→ **THE TASK**
Find the string "joints" and gather every line that holds it.

====== STORED DATA ======

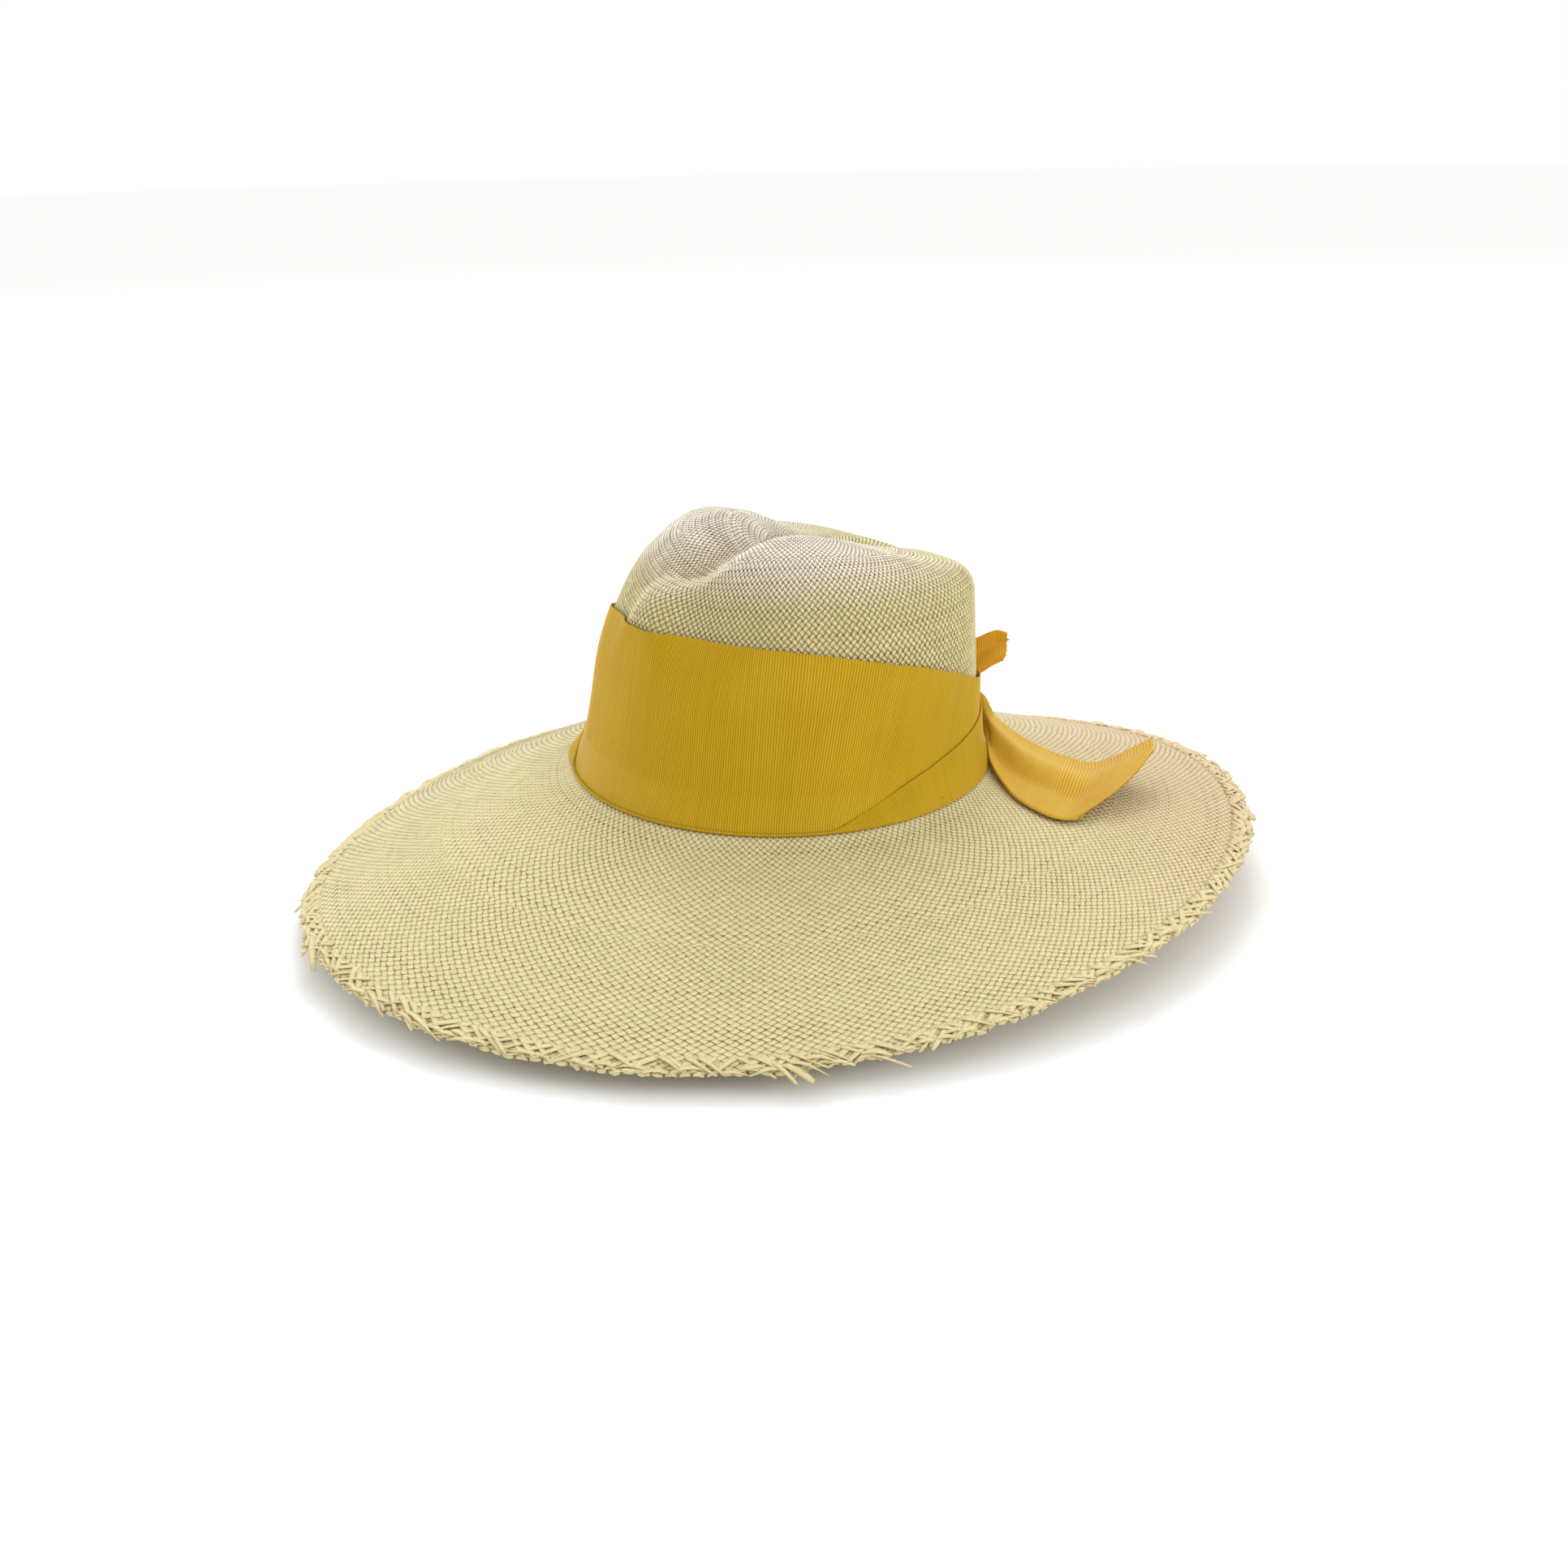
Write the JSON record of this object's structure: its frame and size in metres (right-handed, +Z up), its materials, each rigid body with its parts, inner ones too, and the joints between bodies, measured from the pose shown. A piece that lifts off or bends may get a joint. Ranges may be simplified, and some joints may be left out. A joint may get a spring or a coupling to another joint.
{
  "type": "wide-brim straw hat",
  "caption": "Woven straw hat with a pinched crown, a wide drooping brim with a raw frayed edge, and a deep ribbon folded round the crown that ends in two free tails.",
  "frame": {"origin": "middle of the hat's footprint, on the surface that its rim rests on", "axes": "+Z up, -Y towards the front of the hat, +X towards the wearer's left"},
  "size_m": [0.434, 0.4876, 0.181],
  "materials": {
    "straw": "undyed woven straw, matte with a faint silky sheen",
    "ribbon": "gold-yellow ribbed ribbon, satin"
  },
  "bodies": {
    "root": {"straw_body": "straw", "ribbon_band": "ribbon", "ribbon_knot": "ribbon", "ribbon_tail_long": "ribbon", "ribbon_tail_short": "ribbon"}
  },
  "joints": []
}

======

→ **RESPONSE**
Write the JSON record of this object's structure: its frame and size in metres (right-handed, +Z up), its materials, each rigid body with its parts, inner ones too, and the joints between bodies, measured from the pose shown. A piece that lifts off or bends may get a joint. Ranges may be simplified, and some joints may be left out. A joint may get a spring or a coupling to another joint.
  "joints": []